Once we started talking about this list, we kept coming up with new favorites. There was Kathryn Harrison’s incest memoir The Kiss, and Maile Meloy’s incest novel Liars and Saints. And Hamlet, of course. “Home Burial.” Richard Yates, especially The Easter Parade. Sean O’Casey’s plays. The Glass Menagerie. Elizabeth Bishop’s brilliant story about her mother’s breakdown, “In the Village.” And then we moved on to music. So here are a few songs to slam doors to, or put on while fighting back tears in your old bedroom.

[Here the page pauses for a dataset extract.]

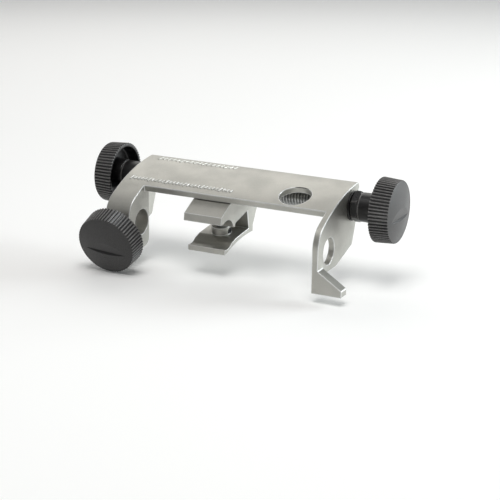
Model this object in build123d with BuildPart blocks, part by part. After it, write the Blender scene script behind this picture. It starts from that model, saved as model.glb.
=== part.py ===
"""Wheel dressing jig that rides on a 12 mm support bar.

+X runs along the bar bore, -Y is the front with the lock knob, +Z is up.
The origin is on the bar bore's axis, midway between the outer faces of the two cheeks.
All sizes are in millimetres.
"""
from build123d import *
import math
import os

# ---- bar and fits ----
bar_radius = 6.0
bore_clearance = 0.15
running_clearance = 0.05
side_gap = 0.3
glide_gap = 0.4

# ---- frame ----
frame_length = 110.0
frame_shell = 3.0
front_reach = 12.0
shoulder_height = 3.0
shoulder_radius = 11.85
shoulder_sweep = 60.4
crown_radius = 88.0
crown_sweep = 27.0
back_lean = 3.0
back_height = 5.0
heel_reach = 27.0
heel_height = -4.0
chin_depth = 9.6
chin_reach = 8.5
foot_depth = 17.0
foot_height = 3.2
foot_length = 11.6
foot_thickness = 6.0
foot_rise = 10.7
boss_length = 13.0
boss_depth = 13.0
boss_reach = 7.0
boss_round = 4.5
window_edge_y = 2.2
window_edge_slant = 0.6
back_round = 2.0
spot_face_margin = 0.6
spot_face_gap = 0.5
sight_hole_inset = 21.9
sight_hole_y = 10.4
sight_hole_radius = 7.5

# ---- lead screw ----
screw_y = 26.0
screw_radius = 4.0
thread_pitch = 1.5
thread_depth_share = 0.45
thread_root_share = 0.3
thread_crest_share = 0.2
spigot_step = 1.0
journal_reach = 1.0
bush_wall = 1.5
bush_flange_width = 1.5
bush_flange = 1.0
bush_chamfer = 0.2
nut_wall = 2.5
nut_thickness = 3.5
nut_chamfer = 0.6
nut_edge_break = 0.1
collar_wall = 2.8
collar_chamfer = 0.4
left_collar_length = 9.2
right_collar_length = 7.7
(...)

SOUNDTRACK FOR DYSFUNCTION

What else? There’s Warren Zevon’s “Excitable Boy,” about raising a sociopath. And the classic 70s hit “Harper Valley PTA.” For teen pregnancy, you have “Papa Don’t Preach,” and for teen pregnancy + murder, you have “Run Joey Run,” recently revived on Glee. Country music, though, has a lock on family dysfunction as theme. There’s virtually every song by Loretta Lynn — our favorites are “Don’t Come Home A-Drinkin’ (With Lovin’ on Your Mind)” and “The Pill” — and new female empowerment classics like the Dixie Chicks’ “Goodbye Earl” (featuring the murder of an abusive husband, with the rousing chorus “Earl had to die”). And then there’s the always wonderful Tammy Wynette, and the not-always-irritating Adam Sandler.